There can be little doubt that Boris Nemtsov’s murder was a
contract killing, but as to who was responsible for this, conflicting
narratives are emerging in the Russian press. Outside of Russia, suspicion
clearly falls upon Vladimir Putin, of whom Nemtsov has been a vocal critic, for
such a mode of dealing with political opposition would seem to be perfectly in
keeping with the former’s character, as well as his previous role as head of
the FSB.
The Russian liberal newspaper
Novaya Gazeta has stated that
prior to his murder, he had been ‘preparing a report on the Russian Army’s
participation in the Ukrainian war,’ and that earlier in February he had voiced
concerns that he might be killed by the regime. Clearly, such a report would be
at the very least inconvenient for Putin. Moreover, Nemtsov had been organising
a protest against the war in Ukraine which is due to be held in Moscow
tomorrow. Whoever is responsible, this killing will either have a chilling
effect upon opposition in Russia, or galvanise dissident opinion, making it
more determined to bring true democratisation and accountability to the
country. Six shots, four of which hit Nemtsov in the back, may well intimidate,
but it will not kill independent thought in Russia.
Izvestiya, a pro-Putin paper,
publicises a different range of scenarios as motivations for the murder of Boris Nemtsov. It should
therefore come as no surprise that none of them portray Nemtsov or his supporters
in a positive light. These scenarios are:
Firstly, that Nemtsov was with a Ukrainian woman at the time
of his murder, who had recently flown from Moscow to Switzerland for an
abortion. The paper therefore floats the suggestion that Nemtsov may not have
been her only partner, and that another lover may have been behind the murder.
Where did this suggestion originate? From ‘a senior source in the
law-enforcement agencies’. This tale would therefore appear to be a piece of
pure misinformation concocted by the Russian secret services.
Secondly, it was widely known that Nemtsov had travelled to
Ukraine on many occasions and had made many contacts with the local political
and business elites whom the paper characterises as representing “the party of
war.” Izvestiya continues:
They could have provided him
with the means for destabilising the situation in Russia. In return for this money,
the Ukrainian oligarchs would have expected Nemtsov to split Russian society.
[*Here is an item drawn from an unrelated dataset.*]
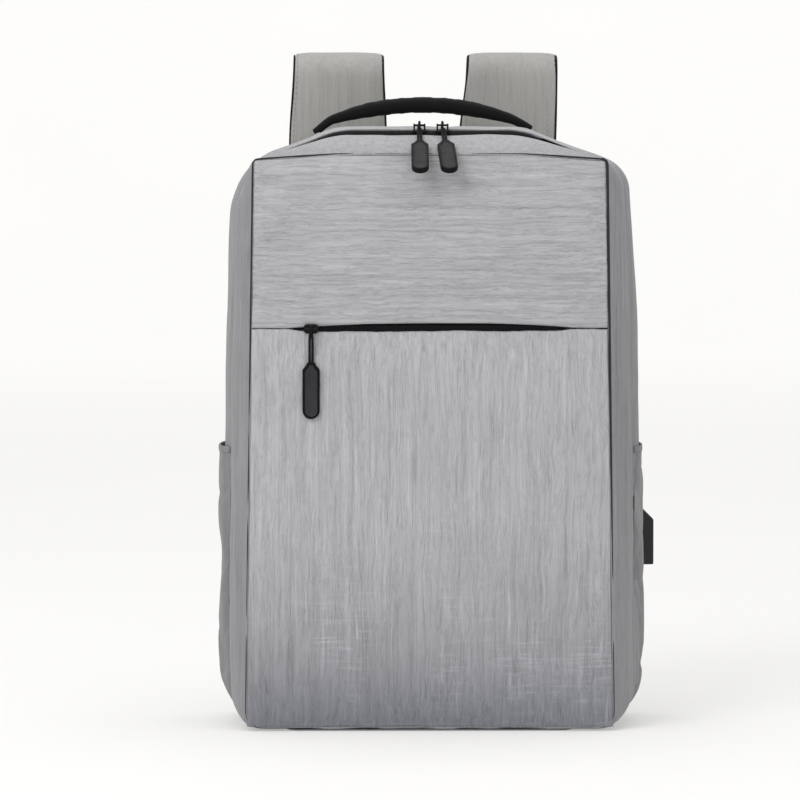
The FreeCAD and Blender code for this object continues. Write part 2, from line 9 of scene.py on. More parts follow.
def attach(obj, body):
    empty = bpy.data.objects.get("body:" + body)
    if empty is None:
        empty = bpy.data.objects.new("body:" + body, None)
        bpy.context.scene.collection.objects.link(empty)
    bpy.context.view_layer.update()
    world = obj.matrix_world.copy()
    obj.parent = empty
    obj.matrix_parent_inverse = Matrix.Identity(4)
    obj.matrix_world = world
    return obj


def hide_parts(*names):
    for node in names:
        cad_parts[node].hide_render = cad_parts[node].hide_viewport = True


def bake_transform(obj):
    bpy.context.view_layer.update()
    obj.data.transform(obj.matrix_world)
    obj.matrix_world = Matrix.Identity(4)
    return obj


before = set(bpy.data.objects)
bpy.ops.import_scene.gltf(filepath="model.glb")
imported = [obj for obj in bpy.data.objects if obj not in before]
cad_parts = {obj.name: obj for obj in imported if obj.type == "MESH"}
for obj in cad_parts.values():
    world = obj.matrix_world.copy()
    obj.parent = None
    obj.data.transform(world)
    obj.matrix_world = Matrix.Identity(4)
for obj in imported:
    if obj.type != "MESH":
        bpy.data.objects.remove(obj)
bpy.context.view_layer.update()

SCENE = bpy.context.scene
MM = 0.001

# ---------------------------------------------------------------------------------------------
# Driving sizes, in millimetres in the row frame.

Station = namedtuple("Station", "y base_half top_half base_z crown_z drop base_radius top_radius")
FRONT_STATIONS = [
    Station(-65.0, 128.4, 122.6, 1.7, 400.2, 4.0, 12.0, 4.0),
    Station(-60.0, 132.8, 127.2, 1.5, 402.8, 8.0, 14.0, 12.0),
    Station(-53.0, 136.6, 131.6, 1.4, 406.8, 13.0, 20.0, 22.0),
    Station(-46.0, 138.8, 133.8, 1.4, 410.6, 18.0, 24.0, 24.0),
    Station(-40.0, 139.4, 134.4, 1.6, 412.6, 21.0, 27.0, 26.0),
]
REAR_STATIONS = [
    Station(-34.0, 137.6, 133.0, 2.0, 416.4, 27.5, 29.0, 25.0),
    Station(-22.0, 141.6, 138.0, 1.8, 417.9, 28.0, 32.0, 24.0),
    Station(-5.0, 143.4, 139.6, 1.8, 417.0, 28.0, 34.0, 24.0),
    Station(25.0, 142.6, 139.0, 1.8, 415.0, 28.0, 35.0, 24.0),
    Station(46.0, 140.0, 136.4, 2.0, 413.0, 28.0, 35.0, 24.0),
    Station(56.0, 136.4, 133.0, 2.2, 410.4, 28.0, 35.0, 24.0),
]
CROWN_HALF = 64.0
CROWN_BEND = 60.0
LEFT_SLUMP = 23.0
HARD_RADIUS = 9.0
SOFT_RADIUS = 24.0
SEAM_Z = 279.0
SLIT_LEFT = -96.0
SLIT_RIGHT = 97.0
SLIT_HALF = 2.4
SLIT_BOW = 1.0
LOWER_FULLNESS = 7.0
PANEL_SPACING = 3.2
PANEL_ROLL = 1.7
ZIP_Y = -37.0


def station_at(stations, y):
    """Outline sizes at any depth, eased between the stations with a Catmull-Rom curve."""
    ys = [station.y for station in stations]
    y = min(max(y, ys[0]), ys[-1])
    index = max(i for i in range(len(ys) - 1) if ys[i] <= y)
    share = (y - ys[index]) / (ys[index + 1] - ys[index])
    picks = [stations[min(max(index + k, 0), len(stations) - 1)] for k in (-1, 0, 1, 2)]
    values = []
    for before, first, second, after in zip(*picks):
        slope_in = (second - before) / 2.0
        slope_out = (after - first) / 2.0
        squared = share * share
        cubed = squared * share
        values.append((2 * cubed - 3 * squared + 1) * first + (cubed - 2 * squared + share) * slope_in
                      + (3 * squared - 2 * cubed) * second + (cubed - squared) * slope_out)
    return Station(*values)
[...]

However, not only has a split not occurred, but quite the opposite – the consolidation
of Russian society. Understanding that their intended result had not been
achieved, Nemtsov’s sponsors decided to remove the politician who had not been
able to fulfil his task.
Once again, this rather outlandish suggested motive
originated with the same unnamed ‘source’.
Thirdly, Izvestiya suggested that the murder could have been
a ‘provocation’ staged by political opponents of Putin to discredit the
incumbent regime: ‘External and internal opponents may have chosen “a sacrifice”
for the sake of destabilising the situation in Russia.’ Once again, this
possible motivation was outlined by an unnamed source.
The three motives for Nemtsov’s murder suggested in the
pro-Putin Izvestiya appear to be fabrications dreamt up by Russia’s shadowy
security apparatus. They are akin to the conspiratorial narratives dreamt up by
the Bolsheviks in justification of ‘liquidating’ their opponents, and for
Putin, with his professed admiration for the political methods of the Soviet
past, ‘liquidation’ is a likely technique to which he turns when dealing with
particularly troublesome opponents (Litvenenko and Politovskaya are but two notable
figures to have suffered this fate). That Putin is said to be taking a personal
interest in overseeing the investigation into Nemtsov’s death does not bode
well for its objectivity.
Novaya Gazeta does not concur with the official explanations
being offered for the politician’s murder:
The version of events in which
this is viewed as the chance murder of a politician does not hold up. Now, it
is doomed to become a symbol of the country that we have built over the past
fifteen years. A country in which words are met with bullets, and choked with
blood.
The paper later commented:
Nemtsov’s murder therefore marks
a point of no return, in which a radical destabilisation of the internal
political situation in Russia will lead to consequences as yet impossible to
predict. Perhaps we will witness official mourning on the part of senior state
officials, and then a witch-hunt launched by the secret services and the
adoption of new emergency laws to restrict civil liberties.
The view of
Novaya Gazeta is likely to be closer to the
truth than that of
Izvestiya. With conflict in Ukraine, economic difficulties
occasioned by the sharp decline in oil prices and political assassination,
Russia is in for a rough time. Whatever happens, policy makers in the UK and
the EU should not confuse the actions of the Putin administration with the
Russian people as a whole, and thus ought to lend support to dissident voices
within Russia, to the likely democrats of the future, rather than to bullishly
persist with
manufacturing a dangerous and unnecessary military standoff with Russia, which would only serve to cement Russian public opinion behind the Putin
regime. Putin must not be permitted to play the victim card.